The addition of the 21-year-old Wrana, fresh out of the junior ranks, and his positive attitude has helped motivate Team Edin winning four events now already in the season and topping both the World Curling Tour’s year-to-date and money rankings.
“Through the whole season, before every event, we’ve been setting goals,” Edin said. “We’ve kind of been a bit more modest, the rest of us, like if we can make the semifinals we’re happy but for every event [Wrana's] like, ‘No, I want to reach the final and I want to win this.’
“Even at the Slam here we got a really tough group so we were really happy if we made playoffs but he wanted to make the final. He’s got a good attitude for the game and he’s playing really well. The more experience on this kind of ice and playing against these teams I think the sky’s the limit.”
Edin also stole to open the game in the first end after he hit and rolled buried behind his own guard and Jacobs attempted a runback to takeout both counters and blank. However, the raised one stayed in the rings to score.
Jacobs fired blanks in the second and third ends. Edin struggled in the fourth with his team missing three consecutive shots, but he dodged a bullet as Jacobs’s last shot had too much heat on it and rolled heavy as he only scored a single.
Edin faced two split and hit and stuck on one of them, but a measurement awarded a point, and a 2-1 lead, to Jacobs. A force of one in the sixth for Edin knotted it up.
Edin misfired on his last in seven, chipping off a guard and gave Jacobs a soft tap for a deuce to go up two points heading into the eighth.
Edin made a game-saver with his first skip stone in eight, barely missing a guard and pushing Jacobs’s lone stone almost out of the house biting at the back of the 12-foot circle. Jacobs then came danger close to throwing the game away, but he caught just enough of one of Edin’s stones to knock it out. Edin then eased his last into the paint for a deuce to set the table for the decisive extra end.

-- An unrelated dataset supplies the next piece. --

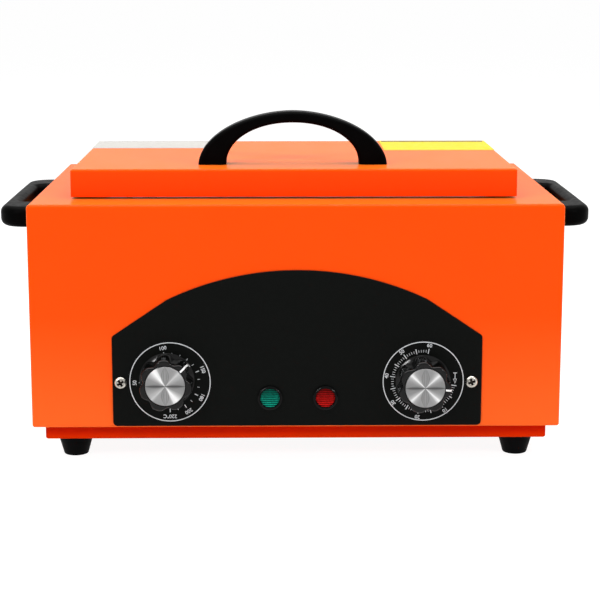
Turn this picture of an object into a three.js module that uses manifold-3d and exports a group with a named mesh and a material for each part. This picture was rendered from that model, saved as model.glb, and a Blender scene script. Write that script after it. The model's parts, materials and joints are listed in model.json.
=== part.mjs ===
// Bench-top dry heat sterilizer: a sheet-metal case around a stainless tank, closed by a hinged lid.
// Millimetres. X runs to the right, Y to the rear and Z up.
import * as THREE from 'three';
import { mergeVertices } from 'three/addons/utils/BufferGeometryUtils.js';
import Module from 'manifold-3d';

const wasm = await Module();
wasm.setup();

// Gaps: between faces that rest on each other, and round what passes through a hole or turns
const seat = 0.1;
const clearance = 0.3;
const overrun = 2;

// Case shell
const caseWidth = 351.4;
const caseDepth = 240;
const caseHeight = 149.4;
const caseSheet = 1.2;
const caseTopRadius = 2.5;
const caseCornerRadius = 1.6;
const caseReturn = 20;

// Base pan under the case
const panInset = 7.6;
const panDrop = 9.9;
const panSheet = 1.2;
const panFlange = 13;
const panCornerRadius = 2;
const panScrewSpacing = 130;
const panAccessRadius = 4.5;
const ventLength = 52;
const ventWidth = 4;
const ventPitch = 13;
const ventGroupX = 62;
const ventsPerGroup = 5;

// Feet
const footHeight = 15.1;
const footTopRadius = 12.2;
const footBottomRadius = 8.4;
const footEdgeRadius = 1.2;
const footRecessRadius = 5;
const footRecessDepth = 8;
const footInset = 18.1;
const footSetback = 20.4;

// Front panel
const panelWidth = 244.8;
const panelShift = 0.7;
const panelThickness = 1;
const panelBottom = 1.2;
const panelShoulder = 62;
const panelTop = 106.2;
const panelArcRadius = 197;
const panelArcHalf = 86;
const panelCornerRadius = 3;
const panelScrewX = 116.3;
const panelScrewZ = 31;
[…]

“It was a really tight game,” Edin said. “We kind of knew that was going to happen. Both teams have been playing really well all week. We know they’re a really solid team when they get a lead so we wanted to keep it close for the first half and then we did that we kind of started to go more offensively and generate points but then he made some good shots in the sixth to hold us down to one.
“After that we pretty much have to go for the force and then I missed my last one. It felt like game over. Then played a really good eighth end. Almost got three, he was close to missing his last but then when he made that we had to go all in to steal. We played a pretty much perfect end. We had one guard coming too close. We kind of had to keep it really difficult throughout that whole end to maybe set something up in the end.”
Eriksson noted the five-rock rule in the Pinty’s Grand Slam of Curling series played a factor in keeping them in the game as it meant no lead’s ever safe.
“We actually had a good chance to get three in the eighth and Brad made a really good pick on his last to force us to two so the five-guard rule you can always have a chance to get two or three back so we just stuck in there and played a really good extra end to make him a play a really tough shot.”
Edin is now brimming with confidence as the team will stick around in Calgary for the week before heading down the road to Cranbrook, B.C., for the second Pinty’s Grand Slam of Curling event of the season, the Tour Challenge.
“Getting [a Slam title] this early too that sets up for a good season,” Edin said. “Not only having that win early but then getting the self-confidence that you need so we can both at practice and at events now. Everything becomes so much easier with that self-confidence. Hopefully we can build up and stay strong now. Since we’ve got this good start we’ve got the pressure off so enjoy it and try to do well as long as we have this form.”
Jacobs is joined by third Ryan Fry, second E.J. Harnden and lead Ryan Harnden. They captured the College Clean Restoration Curling Classic in Saskatoon last month snapping a drought by earning their first tour title since the 2015 Players’ Championship.